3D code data
....

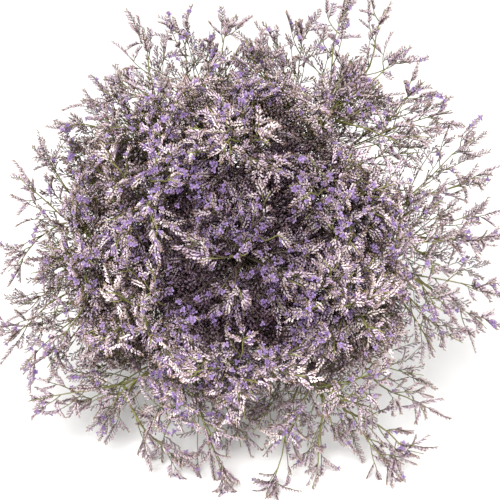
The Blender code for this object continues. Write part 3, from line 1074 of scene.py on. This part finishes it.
# %% Dried stem
def stem_material():
    """Olive, browned and waxy, with painted shade deep in the head."""
    material, tree, shader = new_material("dried_statice_stem", Roughness=0.55, Specular_IOR_Level=0.35)
    olive = mixed(tree, noise(tree, 260.0, 3.0), "#6e7436", "#919550")
    browned = mixed(tree, value_of(tree, "tone"), olive, "#67503e")
    # painted shade: the colour turns dark with each point's shade
    deep = shaded(tree, 0.80, browned, "#392631")
    cover(tree, shader, mixed(tree, value_of(tree, "age"), deep, "#cdbd92"), 1800.0, 0.35)
    return material


# %% [markdown]
# The calyx is dry, thin tissue, like crepe paper: dull, without gloss. Its foot is brown to mauve and its rim
# cream to pinkish white, and the buds at the spikes' tips are mauve to tan. The share from foot to rim drives
# the ramp, the tone shifts it from flower to flower, and the age moves it to the colour of the buds. Last, a
# painted shade turns it dark deep in the head and towards its middle, and it is darker towards the head's
# rim.

# %% Papery calyx
def calyx_material():
    """Dark at the foot, pale at the rim, tan where it is still a bud, and darkened by painted shade deep in
    the head.
    """
    material, tree, shader = new_material("dried_papery_calyx", Roughness=0.80, Specular_IOR_Level=0.20)
    tone = value_of(tree, "tone")
    age = value_of(tree, "age")
    foot = mixed(tree, tone, "#553849", "#5a3c69")
    rim = mixed(tree, tone, "#fdf3e6", "#d1b6d2")
    limits = {"From Min": 0.28, "From Max": 0.72}
    share = {"Value": value_of(tree, "share")}
    rise = add_node(tree, "MapRange", limits, share, interpolation_type="SMOOTHSTEP")
    body = mixed(tree, rise.outputs["Result"], foot, rim)
    bud = mixed(tree, age, "#80627e", "#a28873")
    # painted shade: the colour turns dark with each point's shade
    cover(tree, shader, shaded(tree, 0.82, mixed(tree, age, body, bud), "#42243f"), 2500.0, 0.4)
    return material


# %% [markdown]
# The petals keep their violet when they dry, deeper in the throat and paler at the edge, and each flower has
# its own strength of colour. They are as thin and dull as tissue.

# %% Violet petals
def petal_material():
    """Violet from throat to edge."""
    material, tree, shader = new_material("dried_violet_petal", Roughness=0.70, Specular_IOR_Level=0.25)
    tone = value_of(tree, "tone")
    throat = mixed(tree, tone, "#4f3869", "#62487b")
    edge = mixed(tree, tone, "#786190", "#9e87b2")
    cover(tree, shader, mixed(tree, value_of(tree, "share"), throat, edge), 1500.0, 0.3)
    return material


STEM = stem_material()
CALYX = calyx_material()
PETAL = petal_material()
print("materials", [material.name for material in (STEM, CALYX, PETAL)])

# %% [markdown]
# The green parts of a stem. They are rods at every size, from the stalk of 4 mm to the axis of a spike, each
# thinner than what it grows from. A small brown bract sits under each branchlet, as on the plant.

# %% Stalk, branches, branchlets and spike axes
STALK_RADIUS = (1.9 * MM, 1.2 * MM)
STALK_TONES = (0.95, 0.55, 0.20)
CUT_DEPTH = 0.4 * MM
BRANCH_RADIUS = (1.00 * MM, 0.35 * MM)
OPEN_RADIUS = (1.40 * MM, 0.36 * MM)
FILL_RADIUS = (0.90 * MM, 0.42 * MM)
BRANCHLET_RADIUS = (0.50 * MM, 0.36 * MM)
SPIKE_RADIUS = (0.38 * MM, 0.25 * MM)
BRANCH_TONES = (0.0, 0.35)
BRANCHLET_TONES = (0.1, 0.6)
SPIKE_TONES = (0.2, 0.8)
BRACT_LENGTH = 2.8 * MM
BRACT_RADIUS = 0.75 * MM
BRACT_SPREAD = (0.7, 1.2)


def tapered(count, rings, ends):
    """The radii of so many rods that taper evenly from one end to the other."""
    return np.tile(np.linspace(ends[0], ends[1], rings), (count, 1))


def stalk_heights(foot, top):
    """The heights of a stalk's rings: two close ones at the cut, then its stretches."""
    below = np.linspace(foot + CUT_DEPTH, 0, STALK_RINGS[0])[:-1]
    tied = np.linspace(0, PARTED_BY, STALK_RINGS[1])[:-1]
    return np.concatenate([[foot], below, tied, np.linspace(PARTED_BY, top, STALK_RINGS[2])])


def stems_of(stem, spikes, deep, dice):
    """A stem's stalk, branches, branchlets and spike axes as rods, and a bract under each branchlet."""
    foot, top, _ = STEMS[stem]
    grown = GROWN[stem]
    stems = Gathered()
    heights = stalk_heights(foot, top)
    stalk = np.array([[stalk_point(stem, height) for height in heights]])
    stalk_radii = np.interp(heights, (0, top), STALK_RADIUS)[None]
    points, faces, tones, shares = lay_rods("stalk", stalk, stalk_radii, np.zeros(1))
    tones = np.interp(points[:, 2], (foot, 0, top / 2), STALK_TONES)
    stems.add(points, faces, tones, shares, (shares == 0) * 1.0)
    lines = np.array([on_bow(arch, np.linspace(0, 1, BRANCH_RINGS)) for arch in grown["branches"]])
    far_out = reach_of(lines[:, -1]) > OPEN_FROM
    radii = tapered(len(lines), BRANCH_RINGS, BRANCH_RADIUS)
    radii[far_out] = np.linspace(*OPEN_RADIUS, BRANCH_RINGS)
    radii[grown["main"] :] = np.linspace(*FILL_RADIUS, BRANCH_RINGS)
    stems.add(*lay_rods("branch", lines, radii, dice.uniform(*BRANCH_TONES, len(lines))))
    lines = np.array([on_bow(arch, np.linspace(0, 1, FINE_RINGS)) for arch in grown["branchlets"]])
    radii = tapered(len(lines), FINE_RINGS, BRANCHLET_RADIUS)
    stems.add(*lay_rods("branchlet", lines, radii, dice.uniform(*BRANCHLET_TONES, len(lines))))
    ahead = units(lines[:, 1] - lines[:, 0])
    hints = dice.normal(size=ahead.shape)
    sizes = dice.uniform(*BRACT_SPREAD, len(lines))
    lengths = BRACT_LENGTH * sizes
    points, faces = place_flowers("bud", lines[:, 0], ahead, hints, lengths, BRACT_RADIUS * sizes)
    stems.add(points, faces, np.ones(len(points)), np.zeros(len(points)))
    radii = tapered(len(spikes), FINE_RINGS, SPIKE_RADIUS)
    tones = dice.uniform(*SPIKE_TONES, len(spikes))
    stems.add(*lay_rods("spike", spikes[~deep], radii[~deep], tones[~deep]))
    stems.add(*lay_rods("deep spike", spikes[deep][:, [0, 3]], radii[deep][:, [0, 3]], tones[deep]))
    return stems


# %% [markdown]
# Dressing the 13 stems. Each is grown with its own seed, so the bunch is the same each time the script runs.
# A share of the flowers still holds its five violet petals. On the real bunch that share changes from spray
# to spray, so a slow wave through space decides it. Flowers out of sight get the plain cone.

# %% The stems, calyces and petals
HIDDEN = 0.016
SPIKE_TONE_RANGE = ((0.15, 0.20), (1.0, 0.7))
SPIKE_TONE_SHARE = 0.6
FLOWER_TONE_SHARE = 0.4
BUD_AGE = 0.62
OPEN_MEAN = 0.13
OPEN_SWING = 0.19
OPEN_LIMITS = (0.02, 0.50)
MOUTH_AT = 0.85
PETAL_REACH = 2.5 * MM
PETAL_SPREAD = (0.80, 1.15)


def dress_stem(stem):
    """Makes the three pieces of one stem."""
    dice = np.random.default_rng(SEED * 300 + stem)
    name = f"spray_{stem + 1:02d}"
    calyces, petals = Gathered(), Gathered()
    lines, ups, lengths = spike_lines(GROWN[stem]["spikes"], dice)
    feet, ways, hints, sizes, ages, owners, deep, young = flowers_on(lines, ups, lengths, dice)
    stems = stems_of(stem, lines, deep, dice)
    reach = reach_of(lines[:, 1])
    spike_tones = dice.uniform(0, 1, len(lines)) * np.interp(reach, *SPIKE_TONE_RANGE)
    flower_tones = dice.uniform(0, 1, len(feet))
    tones = np.clip(SPIKE_TONE_SHARE * spike_tones[owners] + FLOWER_TONE_SHARE * flower_tones, 0, 1)
    is_bud = (ages > BUD_AGE) | young[owners]
    is_deep = deep[owners] | (depth_of(feet) > HIDDEN)
    for kind, chosen in (("calyx", ~is_bud & ~is_deep), ("cone", is_deep), ("bud", is_bud & ~is_deep)):
        count = int(chosen.sum())
        if not count:
            continue
        length = CALYX_LENGTH * sizes[chosen]
        radius = CALYX_RIM * sizes[chosen] * (BUD_WIDTH if kind == "bud" else 1.0)
        points, faces = place_flowers(kind, feet[chosen], ways[chosen], hints[chosen], length, radius)
        one = FLOWERS[kind][0]
        shares = np.tile(one[:, 2], count)
        kept = [np.repeat(values[chosen], len(one)) for values in (tones, ages)]
        calyces.add(points, faces, kept[0], shares, kept[1])
    open_share = np.clip(OPEN_MEAN + OPEN_SWING * slow_wave(feet), *OPEN_LIMITS) * (1 - ages**2)
    is_open = (dice.uniform(0, 1, len(feet)) < open_share) & ~is_bud & ~deep[owners]
    mouths = feet[is_open] + ways[is_open] * (CALYX_LENGTH * sizes[is_open] * MOUTH_AT)[:, None]
    petal_size = PETAL_REACH * dice.uniform(*PETAL_SPREAD, int(is_open.sum()))
    points, faces = place_flowers("petals", mouths, ways[is_open], hints[is_open], petal_size, petal_size)
    one = FLOWERS["petals"][0]
    tones = np.repeat(dice.uniform(0, 1, len(mouths)), len(one))
    petals.add(points, faces, tones, np.tile(reach_of(one), len(mouths)))
    made = [
        stems.make(name + "_stems", name, "dried_stem", STEM),
        calyces.make(name + "_calyces", name, "dried_calyx", CALYX),
        petals.make(name + "_petals", name, "dried_petal", PETAL),
    ]
    print(name, "spikes", len(lines), "flowers", len(feet), "petals", len(mouths), "triangles", made)
    return sum(made)


total = sum(dress_stem(stem) for stem in sorted(STEMS))
print("triangles in the sprays", total)

# %% [markdown]
# The band is a plain elastic strand, wound a few times round the stalks. Each turn follows the outline of the
# six outer stalks. It is one rod that is laid along the whole winding, so the turns cross and lie beside each
# other as in a real one.

# %% The elastic band
BAND_TURNS = 4
BAND_WIDTH = 0.006
STRAND_RADIUS = 0.75 * MM
STRAND_POINTS = 36
STALK_BODY = 2.0 * MM
STRAND_LIFT = 0.25 * MM
SLOPE_STEP = 0.01


def band_outline(angle):
    """How far the outline of the six outer stalks lies from the axis, at an angle in radians."""
    best = 0.0
    for ring, site in SITES:
        if ring == 2:
            middle = site * STALK_SPACING
            away = middle.x * math.cos(angle) + middle.y * math.sin(angle)
            best = max(best, away + STALK_BODY)
    return best


def band_line():
    """The winding: four turns that climb across the band's width and back, closed at the end."""
    points = []
    count = STRAND_POINTS * BAND_TURNS
    for k in range(count + 1):
        angle = math.tau * BAND_TURNS * k / count
        support = band_outline(angle)
        slope = (band_outline(angle + SLOPE_STEP) - band_outline(angle - SLOPE_STEP)) / (2 * SLOPE_STEP)
        out = Vector((math.cos(angle), math.sin(angle))) * (support + STRAND_RADIUS)
        along = Vector((-math.sin(angle), math.cos(angle))) * slope
        level = math.sin(math.tau * k / count) * (BAND_WIDTH / 2 - STRAND_RADIUS)
        lift = STRAND_LIFT * math.sin(math.tau * (BAND_TURNS - 1) * k / count)
        spot = out + along + Vector((math.cos(angle), math.sin(angle))) * lift
        points.append((spot.x, spot.y, level))
    return points


RODS["band"] = rod_template(8, STRAND_POINTS * BAND_TURNS + 1)
band_material, tree, shader = new_material("natural_rubber_band", Roughness=0.60)
tan = mixed(tree, noise(tree, 600.0, 3.0), "#a9793f", "#c49a62")
tree.links.new(tan, shader.inputs["Base Color"])
band = Gathered()
line = np.array([band_line()])
band.add(*lay_rods("band", line, np.full((1, line.shape[1]), STRAND_RADIUS), np.zeros(1)))
print("band triangles", band.make("tie_band_windings", "tie_band", "elastic_band", band_material))

# %% [markdown]
# The stage: a pale floor that runs far past the frame, and soft studio light. The real light was very soft
# and came from above and a little to the left. So a large key light stands on that side behind the camera, a
# weaker one fills the other side, and the world round them is pale.

# %% Floor and light
floor_shape = bmesh.new()
bmesh.ops.create_grid(floor_shape, x_segments=1, y_segments=1, size=8.0)
floor_mesh = bpy.data.meshes.new("floor")
floor_shape.to_mesh(floor_mesh)
floor_shape.free()
floor = bpy.data.objects.new("floor", floor_mesh)
bpy.context.scene.collection.objects.link(floor)
floor_material, tree, shader = new_material("pale_floor", Roughness=0.9)
shader.inputs["Base Color"].default_value = linear("#f4f3f2")
floor_mesh.materials.append(floor_material)

world = bpy.data.worlds.new("studio")
world.use_nodes = True
sky = world.node_tree.nodes["Background"]
sky.inputs["Color"].default_value = linear("#ffffff")
sky.inputs["Strength"].default_value = 0.48
bpy.context.scene.world = world


def soft_light(name, place, target, size, power):
    """A square soft light at a place, turned to a target."""
    lamp = bpy.data.lights.new(name, "AREA")
    lamp.size = size
    lamp.energy = power
    light = bpy.data.objects.new(name, lamp)
    light.location = place
    light.rotation_euler = (Vector(target) - Vector(place)).to_track_quat("-Z", "Y").to_euler()
    bpy.context.scene.collection.objects.link(light)


head = LYING @ Vector((0, 0, 0.30))
soft_light("key", (-1.1, -4.1, 3.7), head, 3.0, 500.0)
soft_light("fill", (2.8, -2.8, 2.6), head, 2.4, 130.0)
print("head centre", [round(c, 3) for c in head])

# %% [markdown]
# The camera looks straight down the stems at the head, as in the photograph. The frame is about 0.45 m wide
# at the height of the rim, and the axis lies a little left of its middle and a little below.

# %% Camera
PHOTO_SIZE = 500
RIM_WIDTH = 0.450
DISTANCE = 1.30
AXIS_PIXEL = (245, 255)
RIM_LEVEL = 0.28

camera_data = bpy.data.cameras.new("camera")
camera_data.lens = camera_data.sensor_width * DISTANCE / RIM_WIDTH
camera = bpy.data.objects.new("camera", camera_data)
bpy.context.scene.collection.objects.link(camera)
pixel = RIM_WIDTH / PHOTO_SIZE
right = (PHOTO_SIZE / 2 - AXIS_PIXEL[0]) * pixel
up = (AXIS_PIXEL[1] - PHOTO_SIZE / 2) * pixel
middle = Vector((right, up, RIM_LEVEL))
camera.matrix_world = LYING @ Matrix.Translation(middle + Vector((0, 0, DISTANCE)))
bpy.context.scene.camera = camera
bpy.context.scene.view_settings.view_transform = "Standard"
print("lens", round(camera_data.lens, 1), "mm, camera at", [round(c, 3) for c in camera.location])
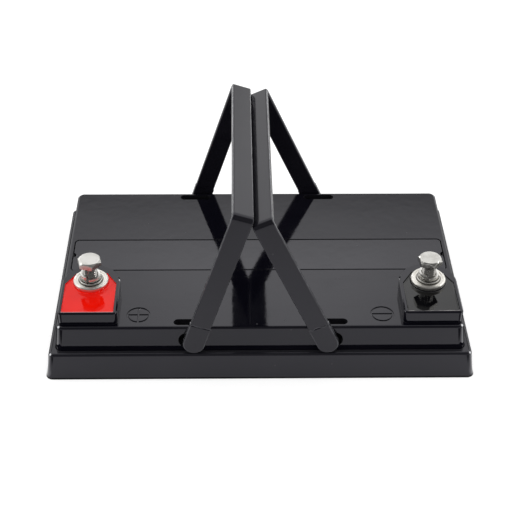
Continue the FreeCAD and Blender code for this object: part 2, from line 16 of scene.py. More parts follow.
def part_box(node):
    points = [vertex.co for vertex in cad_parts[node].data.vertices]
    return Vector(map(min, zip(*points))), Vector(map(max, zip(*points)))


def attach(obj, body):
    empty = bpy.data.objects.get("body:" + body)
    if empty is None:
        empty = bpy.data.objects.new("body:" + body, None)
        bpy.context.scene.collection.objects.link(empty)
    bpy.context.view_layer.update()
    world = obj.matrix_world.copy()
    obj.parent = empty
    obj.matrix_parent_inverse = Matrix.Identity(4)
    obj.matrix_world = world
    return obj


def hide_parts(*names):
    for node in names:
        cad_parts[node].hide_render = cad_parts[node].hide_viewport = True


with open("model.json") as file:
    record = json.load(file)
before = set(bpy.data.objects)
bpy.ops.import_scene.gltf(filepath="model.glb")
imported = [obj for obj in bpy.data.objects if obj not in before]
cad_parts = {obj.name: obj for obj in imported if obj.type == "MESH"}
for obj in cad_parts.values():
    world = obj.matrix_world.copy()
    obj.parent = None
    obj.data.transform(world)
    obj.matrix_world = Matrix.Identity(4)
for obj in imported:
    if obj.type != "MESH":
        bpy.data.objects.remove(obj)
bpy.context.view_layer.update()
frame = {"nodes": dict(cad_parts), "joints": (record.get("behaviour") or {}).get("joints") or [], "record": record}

MM = 0.001
scene = bpy.context.scene
print("solids:", len(frame["nodes"]))

# %% [markdown]
# ## Camera
# The lens and the place of the camera were found by matching the corners of the lid, the rings
# and the vent strip with where they appear in the picture. The tilt, the turn and the slight roll
# of the camera are given as angles, so the turning matrix is built from three unit vectors.

# %% Camera
CAMERA_AT = Vector((-13.69, -582.66, 464.96)) * MM
PITCH, YAW, ROLL = (math.radians(a) for a in (36.73, 1.19, 0.49))
FOCAL_PIXELS = 1259.3
IMAGE_WIDTH = 512
SENSOR = 36.0

ahead = Vector((math.sin(YAW) * math.cos(PITCH), math.cos(YAW) * math.cos(PITCH), -math.sin(PITCH)))
level = Vector((math.cos(YAW), -math.sin(YAW), 0))
upright = level.cross(ahead)
right = level * math.cos(ROLL) + upright * math.sin(ROLL)
above = upright * math.cos(ROLL) - level * math.sin(ROLL)

camera = bpy.data.objects.new("camera", bpy.data.cameras.new("camera"))
scene.collection.objects.link(camera)
turn = Matrix((right, above, -ahead)).transposed().to_4x4()
camera.matrix_world = Matrix.Translation(CAMERA_AT) @ turn
camera.data.sensor_width = SENSOR
camera.data.lens = FOCAL_PIXELS / IMAGE_WIDTH * SENSOR
camera.data.clip_start, camera.data.clip_end = 0.01, 50
scene.camera = camera
scene.view_settings.view_transform = "Standard"
print("lens in mm:", round(camera.data.lens, 1))

# %% [markdown]
# ## Writing shader maths as plain expressions
# A shader is a graph of small nodes. Wrapping a socket in a class lets `1 - mask * 0.3` build
# the Math nodes by itself, which reads better than a long list of links. Colours never pass
# through a Math node, because it would turn them grey: they are blended by a Mix node.

# %% One way to add a node
def new_node(tree, kind, settings=None, **sockets):
    """Adds a node with its settings, and then its sockets' values or links. i0 is socket 0."""
    node = tree.nodes.new(kind)
    for key, item in (settings or {}).items():
        setattr(node, key, item)
    for key, item in sockets.items():
        numbered = key[0] == "i" and key[1:].isdigit()
        slot = node.inputs[int(key[1:]) if numbered else key.replace("_", " ")]
        if isinstance(item, Value):
            tree.links.new(item.socket, slot)
        else:
            slot.default_value = item
    return node


def maths(operation, *terms):
    """A Math node of numbers and at least one Value."""
    tree = next(term.tree for term in terms if isinstance(term, Value))
    slots = {f"i{k}": term for k, term in enumerate(terms)}
    return Value(tree, new_node(tree, "ShaderNodeMath", {"operation": operation}, **slots).outputs[0])


# %% Sockets that add and multiply
class Value:
    """A number that varies over a surface: one output socket of a node tree."""

    def __init__(self, tree, socket):
        self.tree, self.socket = tree, socket

    def __add__(self, other):
        return maths("ADD", self, other)

    def __sub__(self, other):
        return maths("SUBTRACT", self, other)

    def __rsub__(self, other):
        return maths("SUBTRACT", other, self)

    def __mul__(self, other):
        return maths("MULTIPLY", self, other)

    def __truediv__(self, other):
        return maths("DIVIDE", self, other)

    def __pow__(self, other):
        return maths("POWER", self, other)

    __radd__, __rmul__ = __add__, __mul__

    def absolute(self):
        return maths("ABSOLUTE", self)

    def sine(self):
        return maths("SINE", self)

    def at_least(self, other):
        return maths("MAXIMUM", self, other)

    def at_most(self, other):
        return maths("MINIMUM", self, other)

    def below(self, edge):
        return maths("LESS_THAN", self, edge)

    def rising(self, low, high):
        """0 up to low, 1 from high on, smooth in between."""
        node = new_node(self.tree, "ShaderNodeMapRange", {"interpolation_type": "SMOOTHSTEP"},
                        Value=self, From_Min=low, From_Max=high)
        return Value(self.tree, node.outputs["Result"])

    def falling(self, low, high):
        """1 up to low, 0 from high on, smooth in between."""
        return 1 - self.rising(low, high)

    def within(self, start, full, fading, gone):
        """0 up to start, 1 from full to fading, 0 again from gone on."""
        return self.rising(start, full) * self.falling(fading, gone)


# %% A tree of nodes
class Graph:
    """The node tree of a material or a world."""

    def __init__(self, owner):
        owner.use_nodes = True
        self.tree = owner.node_tree
        self.tree.nodes.clear()

    def add(self, kind, settings=None, out=0, **sockets):
        """Adds a node and gives its output."""
        node = new_node(self.tree, kind, settings, **sockets)
        return Value(self.tree, node.outputs[out]) if node.outputs else node

    def place(self):
        return self.add("ShaderNodeTexCoord", out="Object")

    def stretched(self, scale):
        """Object coordinates, stretched along the axes."""
        return self.add("ShaderNodeMapping", Vector=self.place(), Scale=scale)

    def axes(self, vector=None):
        """The three parts of a vector, or of the place on the piece."""
        node = new_node(self.tree, "ShaderNodeSeparateXYZ", i0=vector or self.place())
        return [Value(self.tree, output) for output in node.outputs]

    def rays(self):
        """Masks: seen by the camera itself, and seen in a mirror or through glass."""
        node = new_node(self.tree, "ShaderNodeLightPath")
        seen, mirrored, through = (Value(self.tree, node.outputs[f"Is {kind} Ray"])
                                   for kind in ("Camera", "Glossy", "Transmission"))
        return seen, mirrored.at_least(through)

    def noise(self, scale, detail, roughness=0.5, vector=None):
        return self.add("ShaderNodeTexNoise", Vector=vector or self.place(), Scale=scale, Detail=detail,
                        Roughness=roughness)

    def dots(self, scale, radius):
        """1 on small scattered dots, 0 elsewhere."""
        return self.add("ShaderNodeTexVoronoi", Vector=self.place(), Scale=scale).below(radius)

    def mixed(self, mask, first, second):
        """A colour between two others."""
        return self.add("ShaderNodeMix", {"data_type": "RGBA"}, out=2, i0=mask, i6=first, i7=second)


print("shader helpers ready")

# %% [markdown]
# ## Studio
# A glossy black object shows little of its own colour: what the eye sees is the room mirrored in
# it. So the room is planned first, as a map of brightness by direction. Behind the object hangs
# a bright panel that stops overhead. The horizon is white, apart from a darker gap under the
# panel, and two narrow strips stand low on both sides of it for the light lines on the handles.
# Everything overhead and on the camera's side is dark, which draws the thin dark lines along the
# rounded edges. Matt surfaces see an even white room instead, so colours come out as written.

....

(Exercise): Which lines in the data above contain "this"? Show each one.

(Full solution):
The Blender code for this object continues. Write part 3, from line 1074 of scene.py on. This part finishes it.
Continue the FreeCAD and Blender code for this object: part 2, from line 16 of scene.py. More parts follow.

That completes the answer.